Cigarbid is the place I get the best deals. Bid on many auctions at low ball prices to do the best, don't fret when you lose an auction because the item will turn up again in 2-3 days again tops.
Cigar International runs cigarbid, always check the price of the cigar there before bidding on it. Ocassionally the cigar is not also availbe on CI, but it usually is. Often you will see overcompetitive bidders paying more on cigarbid auctions than the Cigar International price. When setting up your
Cigar Bid account, be sure to choose weekly shipping option to save a bundle on shipping charges. All of your "wins" in a week are combined into a single shipment and you only pay full shipping price on the highest item; each additional item is usually $0.50 or $1.00.
Other Online retailers that have good prices on various smokes:
Thompson Cigar
JR Cigars
Phat Ash Cigars
White Ash Cigars
My beginner cigar reccomendations are also the cigars that frequent cigar smokers enjoy on a daily basis. The cigars that are good yet cheap.
Here are a few I can I highly recommend: these are seconds/overruns of very good smokes. They may have blemishes on the wrapper leaf and won't have the fancy band/packaging but otherwise have the same tobacco inside; they are highly enjoyable smokes:
Consuegra (AKA "Connie") - seconds from the manufacturers of Hoyo de Monterrey, Punch, Belinda and El Rey Del Mundo $25-$35 per bundle of 25.
Roly - Puros Indios seconds $15 - $35 in bundles of 20 or 25
OLD FASHIONED - Macanudo and Partagas Seconds - $20 - $40 in bundles of 20.
El Credito - seconds of La Gloria Cubana, I haven't done these myself yet, but on another forum a reviewer liked one soo much he used a corn dog stick he found in his truck as a makeshift roach clip so he could smoke it down to nothing! These are sold by size "grouping" so when you buy them you get SM, Med, Lg, XL general sizing.
Flor de Oliva - Olivia seconds that I am going to have to try as many raves I have read about them.
You could also look into "sandwich" or "mixed filler" cigars. These also use the same tobacco as their more expensive siblings, but use a mixture of the clippings from the full sized leaves as filler instead of "long filler". I have had some excellent short filler cigars. Cigar snobs will turn their nose at them, but there are some sandwiches that are even out of my normal price range (Drew Estate La Perla Habana - $5/stick, but look for them on auction and you can sometimes get 'em for $2/stick)
If you want a decent box cigar that sells everywhere at an affordable price you might want to try La Finca in the corona size. I generally smoke larger ring and longer cigars, but the corona really shines in this brand. At one time before the boom I got them at $23/box. During the boom they skyrocketed to $80/box after a favorable review in CA's buying guide issue. They can now be had for around $30/box.
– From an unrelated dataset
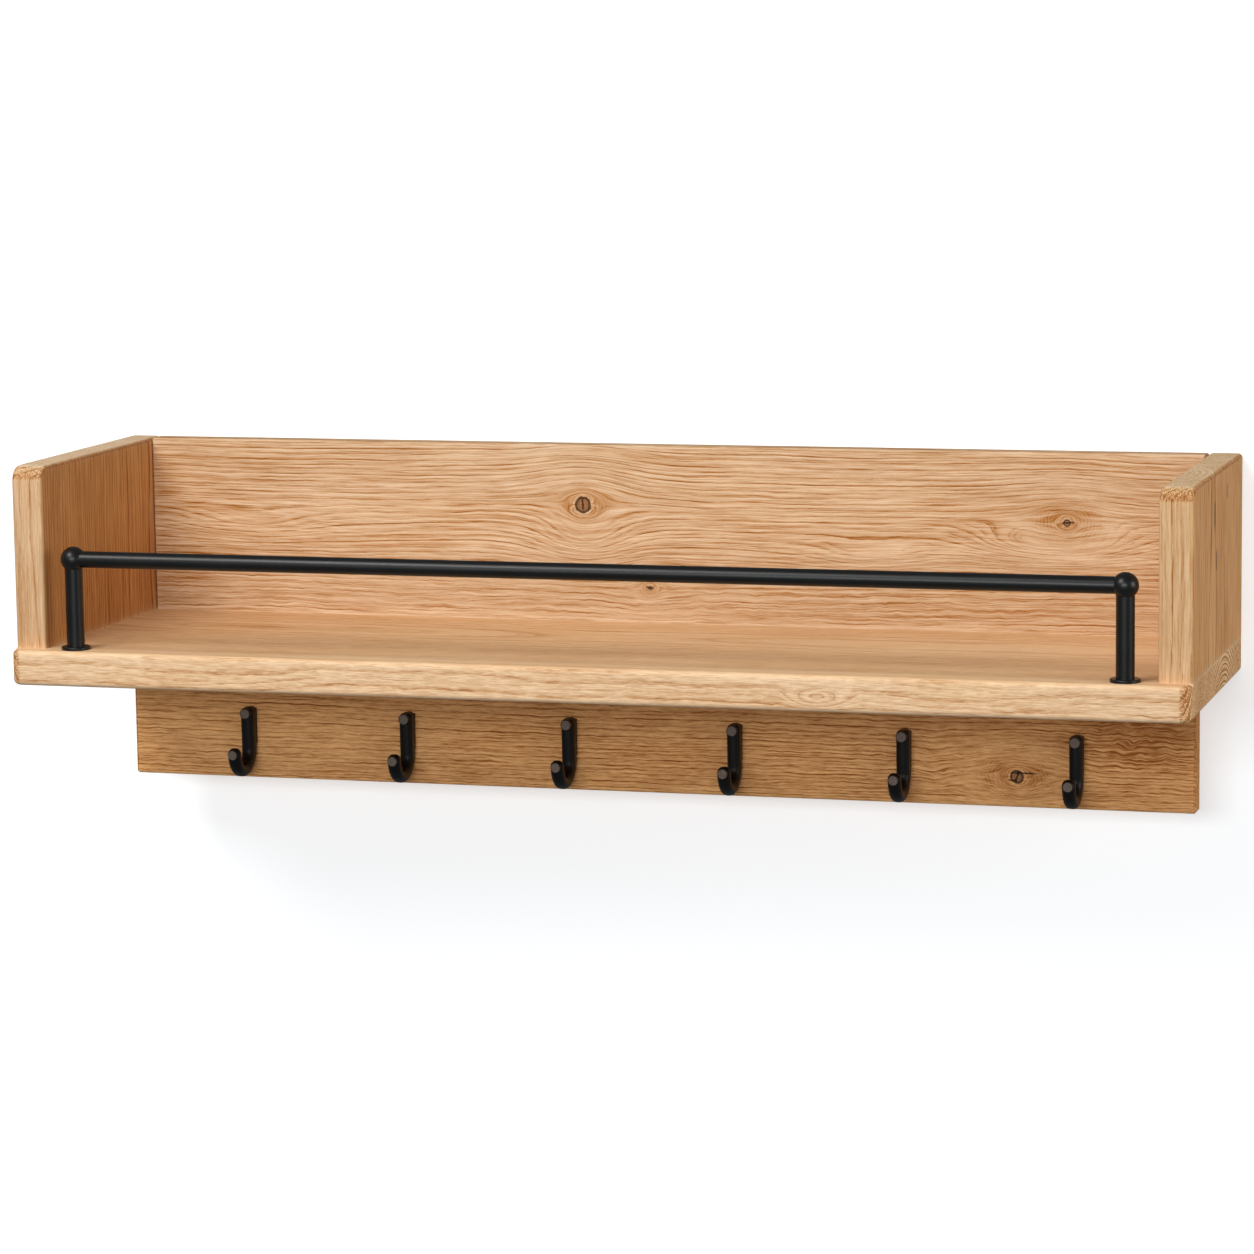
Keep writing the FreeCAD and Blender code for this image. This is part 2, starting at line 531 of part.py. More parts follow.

For your cigar storage build yourself a humidor from an Ice Chest. Search cigar forums or the web for Coolerdor, Coolador, Koolerdor, Koolador, Igloodor and the similar. The one I am using now was made with an Igloo 48 qt "Ice Cube" cooler ($12.88 @ WalMart), a $19.99 Radio Shack digital hygrometer, and 1/2 pound of Climaxx Premier Media beads (65% variety) in a nylon stocking. ($23/lb for the Climaxx beads, stocking stolen from wife). The cooler is holding 200 cigars right now at a rock steady 67%, and has room for at least another 200-400 cigars depending on the size. Some people will line theirs with spanish cedar and construct fancy shelves and/or drawers in theirs; I just stack the boxes and put 5 packs and samplers into old empty boxes. You can house 1000's of cigars this way and protect them very well for little investment. If you want then you can also buy any old 10-25 capacity humidor with a super fancy finish for the ones you are going to smoke near term; I keep my soon-to-smokes in a floating tray at the top of the cooler that came with it.
By the way, this is my first post here; hopefully it helps.